For ROH, the choice to bring in PCO was an easy one.

“He’s an absolute joy to work with and he’s an amazing personality to have working for us,” ROH chief operating officer Joe Koff said. “Why did we want him? Who wouldn’t want him? He is so unique. He is so professional. He is so smart that I think he epitomizes what professional wrestling is. For us not to have him, I think, would have been a bigger shame...he’s the consummate professional and respects the profession and respects everything about it, so he’s just a good man.”

Despite his success with this run and character, Ouellet says he and Destro are constantly trying to hone it and add to the act.

“We’re so passionate about the wrestling business and what we’re doing together with him as a manager-creator and me as a performer-creation,” Ouellet said. “We really want to create something so different that’s never been in the wrestling world, something totally outside of the box. We’re so passionate about it, we’re 24/7. When I’m not on the road, I see him all the time. I train with him everyday. We train together; we brainstorm for a couple of hours at least. We’re sitting down with a pad and a pen, we’re writing stuff down, we’re taking notes.”

It’s thinking back to the days when he didn’t have opportunities like he has now in ROH that has helped fuel Ouellet’s creativity.

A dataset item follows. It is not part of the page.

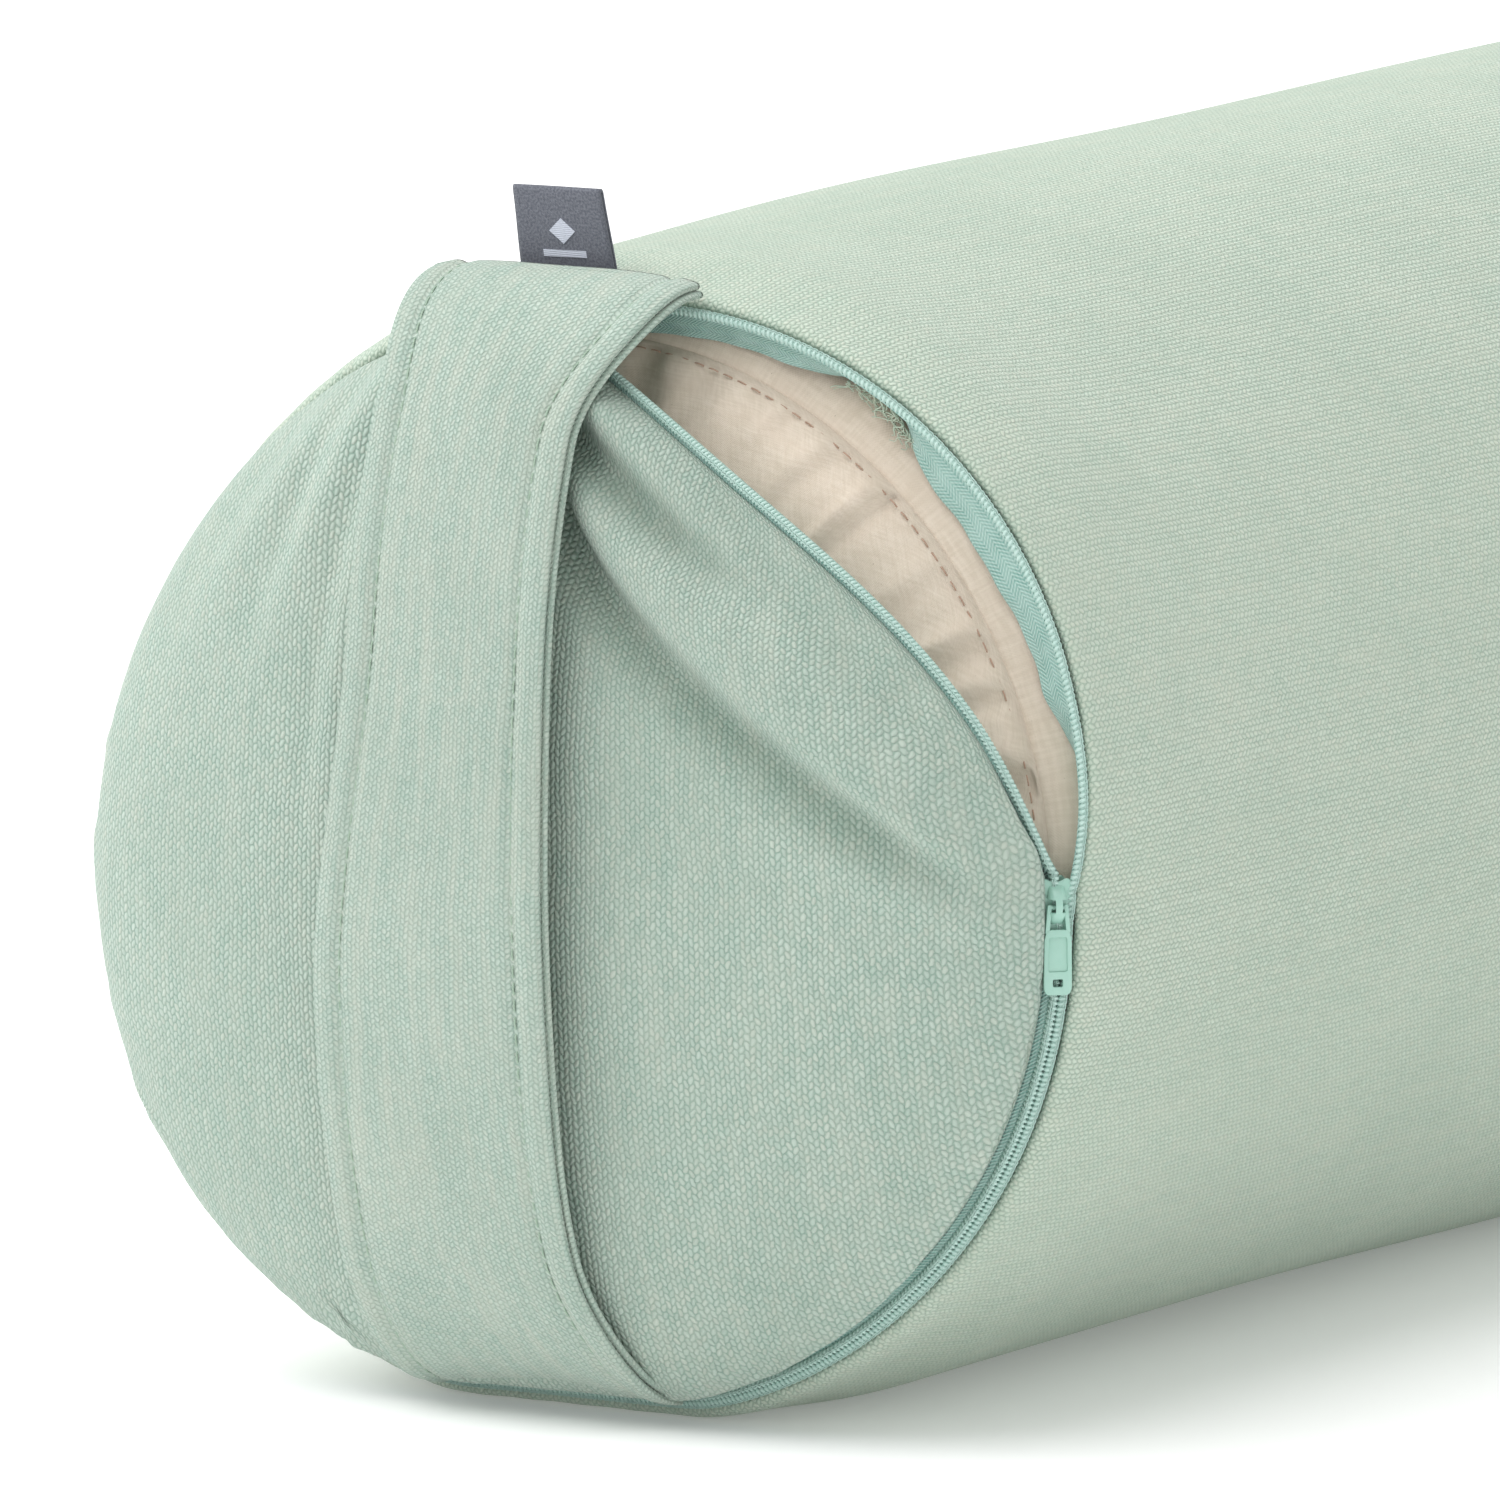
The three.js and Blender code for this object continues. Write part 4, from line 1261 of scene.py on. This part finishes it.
def place_round(angle, x, r, ax, ar, across, out):
    """Local points offset from the rim by across and out."""
    return ring(angle, x + ax * across - ar * out, r + ar * across + ax * out)


def coil(name, side, node):
    """A helical coil of nylon wire, flattened, with its cord core."""
    start = ZIP_TOP + 1.0
    turns = int(math.radians(ZIP_BOTTOM - start) * ZIP_RADIUS / COIL_PITCH)
    step = np.arange(turns * COIL_STEPS + 1) / COIL_STEPS
    angle = start + step / turns * (ZIP_BOTTOM - start)
    line = coil_centre(angle, side)
    phase = step * 2 * math.pi
    spots = place_round(angle, *line, -side * 0.60 * np.sin(phase), 0.50 * np.cos(phase))
    along = unit(np.gradient(spots, axis=0))
    out = spots - place_round(angle, *line, 0 * angle, 0 * angle)
    out = unit(out - along * (out * along).sum(1)[:, None])
    wire = sweep(spots, (np.cross(along, out), out), polar(1.0, circle(6)) * COIL_WIRE)
    angle = np.linspace(start, ZIP_BOTTOM, 700)
    line = coil_centre(angle, side)
    core = [place_round(angle, *line, 0.62 * math.cos(b), 0.5 * math.sin(b)) for b in circle(8)]
    parts = [tube_mesh(settled(rings)) for rings in (wire, np.stack(core, 1))]
    threads(name, parts, COIL_LOOK, "zip_coil", replaces=(node,))


def sewing(name, side):
    """The two thread rows along each coil that hold it to its tape."""
    angle = np.linspace(ZIP_TOP + 1, ZIP_BOTTOM, 2600)
    line = coil_centre(angle, side)
    parts = []
    for across in (0.12, 0.5):
        wave = side * across + 0.07 * np.sin(angle * 9.2)
        rise = 0.82 + 0.05 * np.cos(angle * 18.4)
        rings = [place_round(angle, *line, wave + 0.13 * math.cos(b), rise + 0.1 * math.sin(b))
                 for b in circle(5)]
        parts.append(tube_mesh(settled(np.stack(rings, 1))))
    threads(name, parts, SEWING_THREAD, "zip_tape")


def tape_panel():
    """Panel side tape: under its coil, along the hem, then turned down inside."""
    angles = np.linspace(ZIP_TOP - 5, ZIP_BOTTOM + 4, 480)
    section = np.array([(0.15, -0.62), (-0.6, -0.62), (-1.2, -0.6), (-1.9, -0.62), (-2.6, -0.9), (-3.1, -1.5),
                        (-3.4, -2.4), (-3.5, -4.0), (-3.5, -5.6), (-3.4, -7.2)])
    a, k = np.meshgrid(angles, np.arange(len(section)))
    across, out = section[:, 0][k], section[:, 1][k]
    gap = parting(a) * (np.abs(across) < 2.2)
    points = place_round(a, *panel_edge(a), across - gap, out)
    uv = np.stack([length_along(section)[k], np.radians(a) * ZIP_RADIUS], -1)
    obj = grid("zip_tape_panel", points, uv, TAPE_LOOK, "zip_tape", replaces=("zip_tape_panel_side",))
    thicken(obj, 0.45, offset=1)


def band_depth(angle):
    """How deep the tube side's tape hangs inside its rim: deep by the open mouth, pinched at one kink."""
    kink = bell(angle, 125, 5.5)
    mouth = 5.2 + 3.8 * smooth(angle, 124, 136)
    closing = smooth(angle, 144, 162)
    return mouth * (1 - 0.86 * kink) * (1 - closing) + 7.2 * closing


def tape_tube():
    """Tube side tape: under its coil, then hanging inside the rim."""
    angles = np.linspace(ZIP_TOP - 6, ZIP_BOTTOM + 4, 560)
    steps = np.linspace(0, 1, 12)
    head = [-0.1, 0.7, 1.3]
    a, k = np.meshgrid(angles, np.arange(len(head) + len(steps)))
    x, r, ax, ar = tube_edge(a)
    s = np.concatenate([[0] * len(head), steps])[k]
    across = np.concatenate([head, np.full(len(steps), 1.5)])[k]
    # In the open mouth the tape swings down across the gap; where the zip is shut it lies back inside.
    shut = smooth(a, 158, 168)
    wave = (0.55 * np.sin(a * 0.42) + 0.35 * np.sin(a * 1.13 + 1)) * s ** 1.5
    kink = bell(a, 125, 5.5)
    down_x = x + ax * (across - 0.9 * s) + 0.2 + s * (2.4 + 2.6 * kink) + wave * 0.7 + 4.4 * shut * s
    down_r = r + ar * across - 0.62 * ax - s * band_depth(a) * (1 - 0.45 * shut)
    hung = ring(a, down_x - 1.6 * kink * np.sin(math.pi * s), down_r)
    lie = place_round(a, x, r, ax, ar, across + parting(a) * (k < len(head)), np.full_like(a, -0.62))
    soft = smooth(k, 1.5, 3.2)[..., None]
    run = np.concatenate([[0, 0.8, 1.4], 1.9 + steps * 8])
    uv = np.stack([run[k], np.radians(a) * ZIP_RADIUS], -1)
    obj = grid("zip_tape_tube", lie * (1 - soft) + hung * soft, uv, TAPE_LOOK, "zip_tape",
               replaces=("zip_tape_tube_side",), flip=True)
    refine(thicken(obj, 0.4))


def fray():
    """The raw canvas edge that shows where the tape kinks: a short strip with loose threads."""
    random.seed(3)
    steps = np.linspace(0, 1, 9)
    parts = []
    for _ in range(46):
        at = random.uniform(121.5, 131.5)
        length = random.uniform(1.6, 4.2)
        sway = random.uniform(-2.2, 2.2)
        angle = at + sway * steps ** 2 + 0.35 * np.sin(steps * random.uniform(4, 10))
        x, r, _, _ = tube_edge(angle)
        depth = band_depth(at + 0 * steps) * 0.55 + 0.4 + steps * length
        spots = ring(angle, x + 2.2 + 1.4 * steps + random.uniform(-0.7, 0.7), r - depth)
        along = unit(np.gradient(spots, axis=0))
        one = unit(np.cross(along, [1.0, 0.2, 0.1]))
        section = polar(1.0, circle(5)) * random.uniform(0.08, 0.15)
        parts.append(tube_mesh(settled(sweep(spots, (one, np.cross(along, one)), section))))
    threads("cover_frayed_edge", parts, FRAY_THREAD, "cover_canvas")


def squared(turn, power=0.5):
    """Cosine and sine of a turn, pushed out towards a square."""
    return [math.copysign(abs(c) ** power, c) for c in (math.cos(turn), math.sin(turn))]


def zip_stops():
    """Three crimped stops: one at the top of each coil, and one across both at the bottom."""
    for name, node, side, at, width in (
        ("zip_stop_top_tube", "zip_top_stop_tube_side", 1, ZIP_TOP + 0.3, 0.95),
        ("zip_stop_top_panel", "zip_top_stop_panel_side", -1, ZIP_TOP + 0.3, 0.95),
        ("zip_stop_bottom", "zip_bottom_stop", 0, ZIP_BOTTOM + 0.9, 2.0),
    ):
        angle = np.linspace(at - 0.75, at + 0.75, 9)
        line = coil_centre(angle, side) if side else tube_edge(angle)
        pinch = 1 - 0.22 * np.abs(np.linspace(-1, 1, 9)) ** 3
        rings = []
        for b in circle(24):
            forth, up = squared(b)
            rings.append(place_round(angle, *line, width * pinch * forth, 0.92 * pinch * up))
        parts = [tube_mesh(settled(np.stack(rings, 1)))]
        refine(threads(name, parts, PAINTED_LOOK, "zip_metal", replaces=(node,)))


# ---- Slider, pull and lock: in the slider's own frame, then set on the rim ----
def slider_frame():
    origin = Vector(((SEAM_X + ZIP_SETBACK) / 1000, -ZIP_RADIUS / 1000, AXIS / 1000))
    across, along, out = Vector((1, -1, 0)).normalized(), Vector((0, 0, 1)), Vector((-1, -1, 0)).normalized()
    return Matrix.Translation(origin) @ Matrix((across, along, out)).transposed().to_4x4()


def outline_block(outline, low, high, soft=0.22, holes=()):
    """A bevelled plate from an outline of [x, y] points between two heights, as a bmesh."""
    bm = bmesh.new()
    edges = []
    for line in [outline, *holes]:
        verts = [bm.verts.new((x, y, low)) for x, y in line]
        edges += [bm.edges.new((verts[i], verts[(i + 1) % len(verts)])) for i in range(len(verts))]
    bmesh.ops.triangle_fill(bm, use_beauty=True, use_dissolve=True, edges=edges)
    made = bmesh.ops.extrude_face_region(bm, geom=list(bm.faces))["geom"]
    upper = [g for g in made if isinstance(g, bmesh.types.BMVert)]
    bmesh.ops.translate(bm, verts=upper, vec=(0, 0, high - low))
    bmesh.ops.recalc_face_normals(bm, faces=bm.faces)
    sharp = [e for e in bm.edges if len(e.link_faces) == 2 and e.calc_face_angle(0) > 0.5]
    bmesh.ops.bevel(bm, geom=sharp, offset=soft, segments=3, profile=0.6, affect="EDGES", clamp_overlap=True)
    return bm


def slider_piece(name, parts, body, node):
    """Parts built in the slider's frame, as one painted metal piece in its place on the rim."""
    bm = bmesh.new()
    for part in parts:
        mesh = bpy.data.meshes.new("part")
        part.to_mesh(mesh)
        bm.from_mesh(mesh)
        bpy.data.meshes.remove(mesh)
        part.free()
    bmesh.ops.scale(bm, vec=(0.001, 0.001, 0.001), verts=bm.verts)
    bm.transform(slider_frame())
    mesh = bpy.data.meshes.new(name)
    bm.to_mesh(mesh)
    bm.free()
    mesh.polygons.foreach_set("use_smooth", [True] * len(mesh.polygons))
    mesh.materials.append(PAINTED_LOOK)
    obj = bpy.data.objects.new(name, mesh)
    bpy.context.scene.collection.objects.link(obj)
    mesh.set_sharp_from_angle(angle=math.radians(40))
    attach(obj, body)
    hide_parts(node)


def rounded(points, radius, steps=5):
    """The outline with each corner rounded."""
    out = []
    count = len(points)
    for i, p in enumerate(points):
        p = Vector(p)
        a, b = Vector(points[i - 1]) - p, Vector(points[(i + 1) % count]) - p
        r = min(radius, a.length * 0.45, b.length * 0.45)
        start, end = p + a.normalized() * r, p + b.normalized() * r
        for k in range(steps + 1):
            t = k / steps
            out.append(tuple((1 - t) ** 2 * start + 2 * t * (1 - t) * p + t * t * end))
    return out


def crown():
    """A domed cover over the lock's spring, open at its sides where the pull's bar sits."""
    dome = bmesh.new()
    count, sides = 26, 18
    rows = []
    for i in range(count + 1):
        s = i / count
        inner = 0 < s < 1
        rise = 4.75 * (np.sin(math.pi * min(1.0, s * 1.04 + 0.02)) ** 0.42) if inner else 0.3
        wide = 1.15 + 0.75 * math.sin(math.pi * s) ** 0.8 if inner else 0.6
        row = []
        for b in np.linspace(0, math.pi, sides):
            up = max(rise - 1.6, 0.1) * math.sin(b) ** 0.75 if math.sin(b) > 0 else 0
            row.append(dome.verts.new((wide * squared(b, 0.8)[0], -3.5 + 8.3 * i / count, 1.6 + up)))
        rows.append(row)
    for i in range(count):
        for j in range(sides - 1):
            window = 0.30 < (i + 0.5) / count < 0.62 and (j < 7 or j > sides - 9)
            if not window:
                dome.faces.new((rows[i][j], rows[i][j + 1], rows[i + 1][j + 1], rows[i + 1][j]))
    bmesh.ops.recalc_face_normals(dome, faces=dome.faces)
    bmesh.ops.solidify(dome, geom=dome.faces[:], thickness=0.42)
    bmesh.ops.recalc_face_normals(dome, faces=dome.faces)
    return dome


def slider():
    # The plates are waisted: two shoulders towards the open mouth, narrow where the zip leaves shut.
    right = [(2.5, -5.2), (3.0, -2.0), (3.75, 1.0), (3.7, 4.2), (2.2, 5.5), (0.9, 4.7)]
    plate = rounded([(-2.5, -5.2)] + right + [(-x, y) for x, y in right[:0:-1]], 1.0)
    lower = [(x * 0.86, y) for x, y in plate]
    parts = [outline_block(plate, 1.1, 1.95, 0.3), outline_block(lower, -2.8, -2.0, 0.3)]
    wall = [(2.35, -5.0), (3.0, -2.0), (3.7, 1.0), (3.65, 2.6), (3.1, 2.6), (3.1, 1.0), (2.45, -2.0),
            (1.9, -5.0)]
    stub = [(2.2, -5.0), (2.6, -2.0), (3.2, 1.0), (3.2, 2.4), (2.7, 2.4), (2.6, 1.0), (2.0, -2.0),
            (1.7, -5.0)]
    for side in (-1, 1):
        for line, low, high, soft in ((wall, -0.6, 1.3, 0.15), (stub, -2.2, -1.2, 0.12)):
            parts.append(outline_block(rounded([(side * x, y) for x, y in line], 0.3, 2), low, high, soft))
    wedge = rounded([(-0.65, 4.6), (0.65, 4.6), (0.45, 2.6), (0, 1.6), (-0.45, 2.6)], 0.3, 3)
    parts.append(outline_block(wedge, -2.3, 1.5, 0.12))
    parts.append(crown())
    slider_piece("zip_slider", parts, "slider", "zip_slider_body")

    arms = []
    for side in (-1, 1):
        arm = [(side * x, y) for x, y in ((1.15, 0.55), (1.95, 0.55), (2.45, -4.9), (1.65, -4.9))]
        arms.append(outline_block(rounded(arm, 0.3, 3), 2.55, 3.45, 0.18))
    right = [(2.05, -4.2), (2.65, -6.0), (2.7, -15.4), (2.2, -16.6)]
    frame_line = rounded([(-2.05, -4.2)] + right + [(-x, y) for x, y in right[:0:-1]], 0.9)
    hole = rounded([(-1.0, -13.6), (1.0, -13.6), (1.0, -15.1), (-1.0, -15.1)], 0.35, 3)[::-1]
    pane = rounded([(-1.75, -5.6), (1.75, -5.6), (1.9, -12.2), (-1.9, -12.2)], 0.5, 3)[::-1]
    arms.append(outline_block(frame_line, 2.5, 3.5, 0.2, holes=[hole, pane]))
    arms.append(outline_block([(x * 1.02, y) for x, y in pane[::-1]], 2.72, 3.2, 0.06))
    bar = bmesh.new()
    bmesh.ops.create_cone(bar, cap_ends=True, segments=20, radius1=0.45, radius2=0.45, depth=3.4,
                          matrix=Matrix.Translation((0, 0, 3)) @ Matrix.Rotation(math.pi / 2, 4, "Y"))
    slider_piece("zip_pull", arms + [bar], "pull", "zip_pull_tab")

    pin = rounded([(-0.35, -1.85), (0.35, -1.85), (0.35, -1.15), (-0.35, -1.15)], 0.15, 3)
    slider_piece("zip_lock", [outline_block(pin, 1.0, 2.5, 0.12)], "lock", "zip_lock_pin")


# ---- Everything, from the inside out ----
COVER = CANVAS_LEVEL_LIT, "cover_canvas"
CASING = COTTON_LOOK, "casing_cotton"
filling()
casing()
cover_tube()
zip_end_panel()
plain_end_panel()
ring_allowance("cover_far_allowance", "cover_plain_end_seam_allowance", RIM_SPACING - 4.2, 107.0, 8.0, *COVER)
ring_allowance("casing_near_allowance", "casing_zip_end_seam_allowance", 5.0, 100.0, 9.0, *CASING)
ring_allowance("casing_far_allowance", "casing_plain_end_seam_allowance", RIM_SPACING - 6.0, 99.0, 9.0,
               *CASING)
long_allowance("cover_long_allowance", "cover_long_seam_allowance", 108.4, LONG_SEAM, 16.0, 24.0,
               RIM_SPACING - 14.0, *COVER)
long_allowance("casing_long_allowance", "casing_long_seam_allowance", 106.0, 300.0, 12.0, 30.0,
               RIM_SPACING - 40.0, *CASING)
strap()
label()
tape_panel()
tape_tube()
coil("zip_coil_tube", 1, "zip_coil_tube_side")
coil("zip_coil_panel", -1, "zip_coil_panel_side")
sewing("zip_sewing_tube", 1)
sewing("zip_sewing_panel", -1)
fray()
zip_stops()
slider()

“I’m a little bit older, but I remember sometimes back when my career was stalling and I was like, ‘They don’t have anything for me. They don’t have any plans for me,’” Ouellet said. “I was waiting for the company to get something for me and I was proposing things here and there, but now I’m always doing something. I’m always creative. I’m always coming up with a new video or something new, maybe changing something on my costume. It’s just a different approach.”

While Ouellet’s return and rise has been spectacular, he’s not yet satisfied.

“I couldn’t have told you [my career would go like this] when I was 14 because I didn’t know how things were going to play out,” Ouellet said. “You’ve seen guys like Jaromir Jagr or Gordie Howe doing something at 45 – a Chris Chelios or Nolan Ryan. You’ve seen great stories in their 40s, but in the 50s, I don’t think you’ve seen such a big comeback.”

Ouellet says there’s still one thing missing from his return.

“Just to top it all off, I need to win a world championship title with a major company,” Ouellet said. “I think that can lead to a great movie. It can lead to a great book. I think the character can lead to even a new kind of Marvel superhero. I’ve always had a very large vision and that’s what’s always kept me really motivated and my creativity. It’s because I have huge goals and that helps me create. When you have that big a goal to achieve, it really fuels you. If I had a tiny goal to achieve, I wouldn’t be so creative.”

The next step in achieving that goal for Ouellet comes this weekend at the site that once was Maple Leaf Gardens.